### INFORMATION PROVIDED
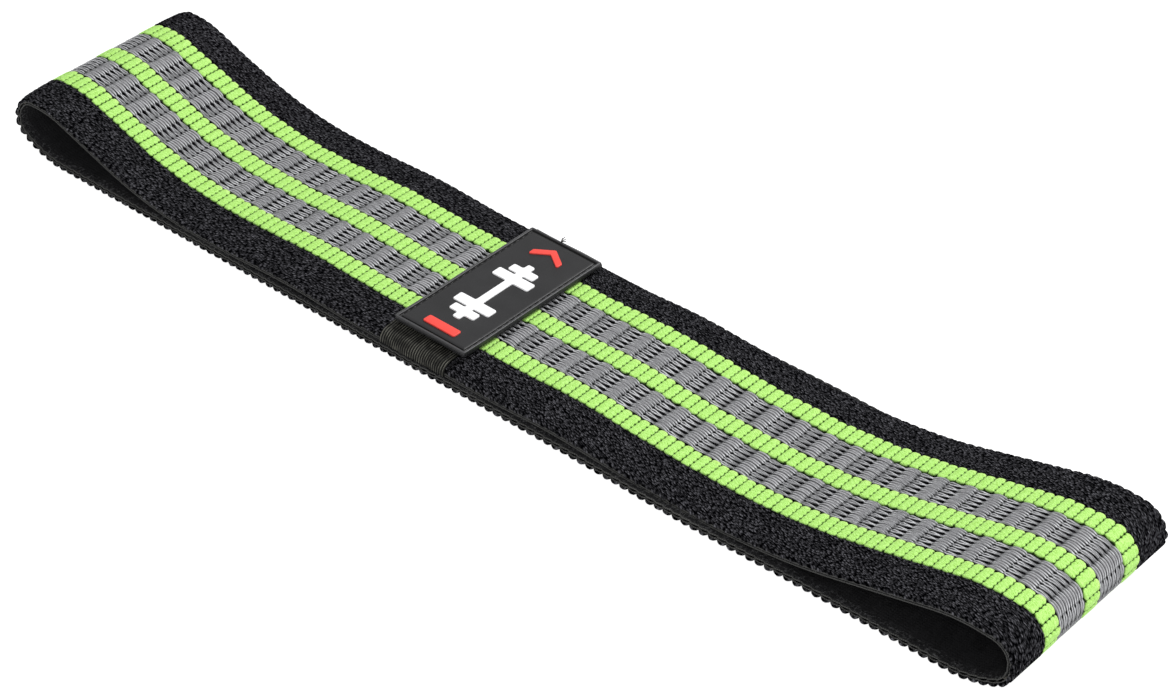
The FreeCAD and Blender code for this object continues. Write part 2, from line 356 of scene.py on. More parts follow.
brushed_finish = brushed_black()
for side in SIDES:
    way = np.linspace(0, routes[side].length, rib_counts[side] * 5 + 1)[None, :, None]
    edge_turn = np.linspace(0, math.pi / 2, 5)
    edge_radius = 0.6 * MM
    edge_y = half_width - edge_radius + edge_radius * np.cos(edge_turn)
    edge_lift = -half_thickness + edge_radius - edge_radius * np.sin(edge_turn)
    flat_y = np.linspace(half_width - edge_radius, edge_radius - half_width, 70)[1:-1]
    section_y = np.concatenate([edge_y, flat_y, -edge_y[::-1], [2 * MM - half_width, half_width - 2 * MM]])
    section_lift = np.concatenate([edge_lift, np.full(len(flat_y), -half_thickness), edge_lift[::-1],
                                   [-PLY_GAP, -PLY_GAP]])
    face = section_lift < -0.8 * half_thickness
    ripple = 0.12 * MM * np.cos(2 * math.pi * way / pitches[side]) * face
    on_strap(f"inner_ply_{side}", side, way, section_y, section_lift + ripple, brushed_finish,
             "inner_ply")

# ---------------------------------------------------------------------------------------------
# Selvedges. Both edges of the webbing are bound by two tight cords, woven in where the plies
# meet, that show as two fine lines along the edge.

CORD_RADIUS = 0.25 * MM


def cord_black(name, pale):
    """Black polyester thread, twisted: fine slanting lines along its length."""
    finish = Finish(name, Roughness=0.65, Specular_IOR_Level=0.2)
    vector, (along, across, lift) = finish.strap()
    twist = (along * 1.6 + lift * 1.2 + across * 1.2).wave()
    grain = finish.noise(vector, 3.0, 3.0)
    colour = finish.blend(twist * 0.6 + grain * 0.4, (0.006, 0.006, 0.007), (pale, pale, pale * 0.95))
    return finish.done(Base_Color=colour, Normal=finish.bump(twist, 0.12 * MM))


selvedge_finish = cord_black("selvedge_cord", 0.10)
for side in SIDES:
    for edge, sign in (("front", -1), ("back", 1)):
        way = np.linspace(0, routes[side].length, rib_counts[side] * 8 + 1)[None, :, None]
        ring = np.linspace(0, 2 * math.pi, 7, endpoint=False)
        heights = np.array([-0.15, -1.16])[:, None, None] * MM
        bulge = np.abs(np.sin(math.pi * way / pitches[side])) ** 0.6 - 0.5
        stand_out = np.array([0.05, -0.05])[:, None, None] * MM + 0.4 * MM * bulge * routes[side].below(way)
        wobble = 0.06 * MM * np.sin(2 * math.pi * way / pitches[side] + heights / MM * 3)
        across = sign * (half_width + stand_out + wobble + CORD_RADIUS * np.cos(ring))
        on_strap(f"selvedge_{edge}_{side}", side, way, across, heights + CORD_RADIUS * np.sin(ring) + wobble,
                 selvedge_finish, f"selvedge_{edge}")

# ---------------------------------------------------------------------------------------------
# Outer ply. Black crepe-woven polyester: a dark ground under the stripes and a pebbled margin on
# each side. Its thick weft makes a rib across the band, and every rib ends in a small knob.

STRIPES_EDGE = 25 * MM
MARGIN_LIFT = 0.92 * MM
PEBBLE_LENGTH, PEBBLE_WIDTH, PEBBLE_HEIGHT = 1.35 * MM, 0.95 * MM, 0.36 * MM
random = np.random.default_rng(7)
jitter = random.random((64, 64, 3))


def pebbles(along, across):
    """Height from 0 to 1 of small rounded bumps, scattered on a slanting grid."""
    u = along / PEBBLE_LENGTH + 0.6 * across / PEBBLE_WIDTH
    v = across / PEBBLE_WIDTH
    best = np.full(u.shape, 9.0)
    for du in (-1, 0, 1):
        for dv in (-1, 0, 1):
            iu, iv = np.floor(u).astype(int) + du, np.floor(v).astype(int) + dv
            place = jitter[iu % 64, iv % 64]
            away_u = u - iu - 0.1 - 0.8 * place[..., 0]
            away_v = v - iv - 0.1 - 0.8 * place[..., 1]
            away = away_u ** 2 + away_v ** 2 + 0.8 * away_u * away_v
            best = np.minimum(best, away / (0.6 + 0.7 * place[..., 2]))
    return np.clip(1 - best / 0.38, 0, 1) ** 0.8


def crepe_black():
    """Crinkled black yarn: short slanting strokes that catch the light, dark between, and painted shade where
    the relief is low.
    """
    finish = Finish("crepe_black", Roughness=0.8, Specular_IOR_Level=0.0)
    vector, (along, across, relief_and_shading) = finish.strap()
    flat = finish.node("CombineXYZ", None, along, across, 0.0)
    slanted = finish.node("VectorRotate", {"rotation_type": "Z_AXIS"}, Vector=flat, Angle=0.25)
    waved = finish.squeezed(slanted, (0.78, 2.1, 1.0))
    cells = {"voronoi_dimensions": "2D"}
    away = finish.node("TexVoronoi", cells, Vector=waved, Scale=1.0)
    chance = finish.node("TexVoronoi", cells, Vector=waved, Scale=1.0, out=1)
    stroke = (1.15 - away * 1.75).clamp()
    grain = finish.noise(flat, 3.4, 2.0)
    patches = finish.noise(flat, 0.12, 2.0)
    light = stroke ** 1.3 * (chance ** 1.6 * 1.5 + 0.12) * (grain + 0.5)
    # Painted shade: the strokes go dark where the relief is low, in the pebbles' hollows, at the tucks and on
    # the ground under the stripes.
    tone = light * (relief_and_shading * 0.7 + 0.3) * (patches * 0.7 + 0.65)
    colour = finish.blend(tone.clamp(), (0.0006, 0.0006, 0.0010), (0.138, 0.137, 0.152))
    return finish.done(Base_Color=colour, Normal=finish.bump(stroke * 0.8 + grain * 0.3, 0.5 * MM))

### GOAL
Write out the listing once more, matching it exactly.

### ANSWER TO THIS PROBLEM
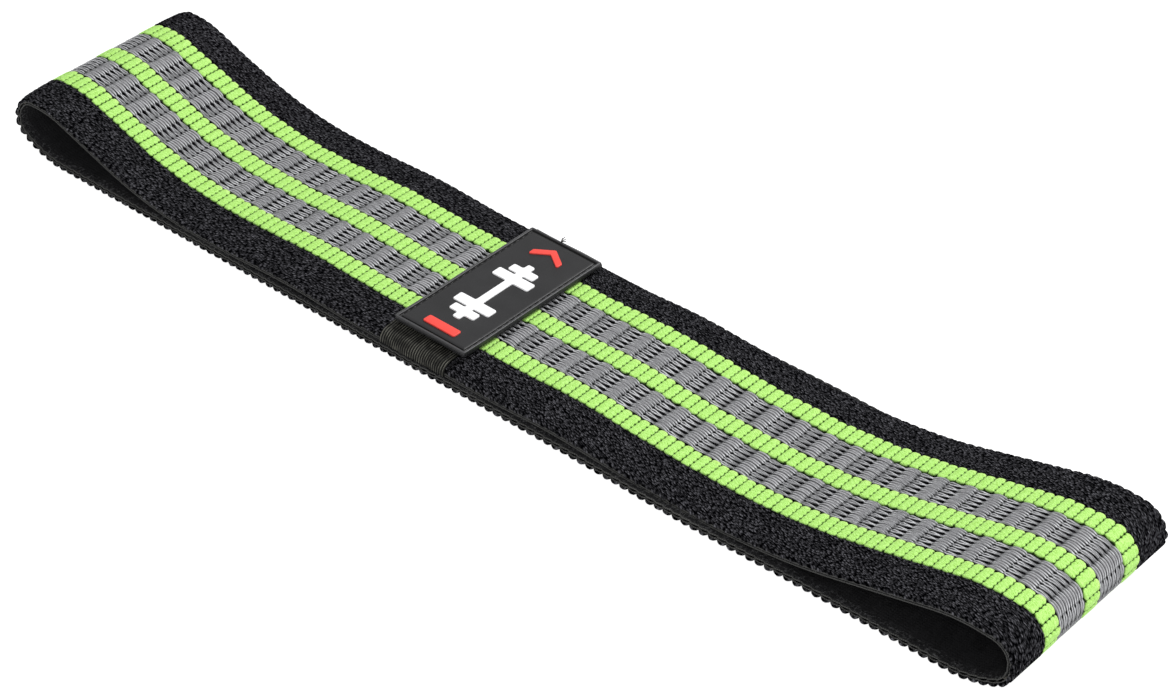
The FreeCAD and Blender code for this object continues. Write part 2, from line 356 of scene.py on. More parts follow.
brushed_finish = brushed_black()
for side in SIDES:
    way = np.linspace(0, routes[side].length, rib_counts[side] * 5 + 1)[None, :, None]
    edge_turn = np.linspace(0, math.pi / 2, 5)
    edge_radius = 0.6 * MM
    edge_y = half_width - edge_radius + edge_radius * np.cos(edge_turn)
    edge_lift = -half_thickness + edge_radius - edge_radius * np.sin(edge_turn)
    flat_y = np.linspace(half_width - edge_radius, edge_radius - half_width, 70)[1:-1]
    section_y = np.concatenate([edge_y, flat_y, -edge_y[::-1], [2 * MM - half_width, half_width - 2 * MM]])
    section_lift = np.concatenate([edge_lift, np.full(len(flat_y), -half_thickness), edge_lift[::-1],
                                   [-PLY_GAP, -PLY_GAP]])
    face = section_lift < -0.8 * half_thickness
    ripple = 0.12 * MM * np.cos(2 * math.pi * way / pitches[side]) * face
    on_strap(f"inner_ply_{side}", side, way, section_y, section_lift + ripple, brushed_finish,
             "inner_ply")

# ---------------------------------------------------------------------------------------------
# Selvedges. Both edges of the webbing are bound by two tight cords, woven in where the plies
# meet, that show as two fine lines along the edge.

CORD_RADIUS = 0.25 * MM


def cord_black(name, pale):
    """Black polyester thread, twisted: fine slanting lines along its length."""
    finish = Finish(name, Roughness=0.65, Specular_IOR_Level=0.2)
    vector, (along, across, lift) = finish.strap()
    twist = (along * 1.6 + lift * 1.2 + across * 1.2).wave()
    grain = finish.noise(vector, 3.0, 3.0)
    colour = finish.blend(twist * 0.6 + grain * 0.4, (0.006, 0.006, 0.007), (pale, pale, pale * 0.95))
    return finish.done(Base_Color=colour, Normal=finish.bump(twist, 0.12 * MM))


selvedge_finish = cord_black("selvedge_cord", 0.10)
for side in SIDES:
    for edge, sign in (("front", -1), ("back", 1)):
        way = np.linspace(0, routes[side].length, rib_counts[side] * 8 + 1)[None, :, None]
        ring = np.linspace(0, 2 * math.pi, 7, endpoint=False)
        heights = np.array([-0.15, -1.16])[:, None, None] * MM
        bulge = np.abs(np.sin(math.pi * way / pitches[side])) ** 0.6 - 0.5
        stand_out = np.array([0.05, -0.05])[:, None, None] * MM + 0.4 * MM * bulge * routes[side].below(way)
        wobble = 0.06 * MM * np.sin(2 * math.pi * way / pitches[side] + heights / MM * 3)
        across = sign * (half_width + stand_out + wobble + CORD_RADIUS * np.cos(ring))
        on_strap(f"selvedge_{edge}_{side}", side, way, across, heights + CORD_RADIUS * np.sin(ring) + wobble,
                 selvedge_finish, f"selvedge_{edge}")

# ---------------------------------------------------------------------------------------------
# Outer ply. Black crepe-woven polyester: a dark ground under the stripes and a pebbled margin on
# each side. Its thick weft makes a rib across the band, and every rib ends in a small knob.

STRIPES_EDGE = 25 * MM
MARGIN_LIFT = 0.92 * MM
PEBBLE_LENGTH, PEBBLE_WIDTH, PEBBLE_HEIGHT = 1.35 * MM, 0.95 * MM, 0.36 * MM
random = np.random.default_rng(7)
jitter = random.random((64, 64, 3))


def pebbles(along, across):
    """Height from 0 to 1 of small rounded bumps, scattered on a slanting grid."""
    u = along / PEBBLE_LENGTH + 0.6 * across / PEBBLE_WIDTH
    v = across / PEBBLE_WIDTH
    best = np.full(u.shape, 9.0)
    for du in (-1, 0, 1):
        for dv in (-1, 0, 1):
            iu, iv = np.floor(u).astype(int) + du, np.floor(v).astype(int) + dv
            place = jitter[iu % 64, iv % 64]
            away_u = u - iu - 0.1 - 0.8 * place[..., 0]
            away_v = v - iv - 0.1 - 0.8 * place[..., 1]
            away = away_u ** 2 + away_v ** 2 + 0.8 * away_u * away_v
            best = np.minimum(best, away / (0.6 + 0.7 * place[..., 2]))
    return np.clip(1 - best / 0.38, 0, 1) ** 0.8


def crepe_black():
    """Crinkled black yarn: short slanting strokes that catch the light, dark between, and painted shade where
    the relief is low.
    """
    finish = Finish("crepe_black", Roughness=0.8, Specular_IOR_Level=0.0)
    vector, (along, across, relief_and_shading) = finish.strap()
    flat = finish.node("CombineXYZ", None, along, across, 0.0)
    slanted = finish.node("VectorRotate", {"rotation_type": "Z_AXIS"}, Vector=flat, Angle=0.25)
    waved = finish.squeezed(slanted, (0.78, 2.1, 1.0))
    cells = {"voronoi_dimensions": "2D"}
    away = finish.node("TexVoronoi", cells, Vector=waved, Scale=1.0)
    chance = finish.node("TexVoronoi", cells, Vector=waved, Scale=1.0, out=1)
    stroke = (1.15 - away * 1.75).clamp()
    grain = finish.noise(flat, 3.4, 2.0)
    patches = finish.noise(flat, 0.12, 2.0)
    light = stroke ** 1.3 * (chance ** 1.6 * 1.5 + 0.12) * (grain + 0.5)
    # Painted shade: the strokes go dark where the relief is low, in the pebbles' hollows, at the tucks and on
    # the ground under the stripes.
    tone = light * (relief_and_shading * 0.7 + 0.3) * (patches * 0.7 + 0.65)
    colour = finish.blend(tone.clamp(), (0.0006, 0.0006, 0.0010), (0.138, 0.137, 0.152))
    return finish.done(Base_Color=colour, Normal=finish.bump(stroke * 0.8 + grain * 0.3, 0.5 * MM))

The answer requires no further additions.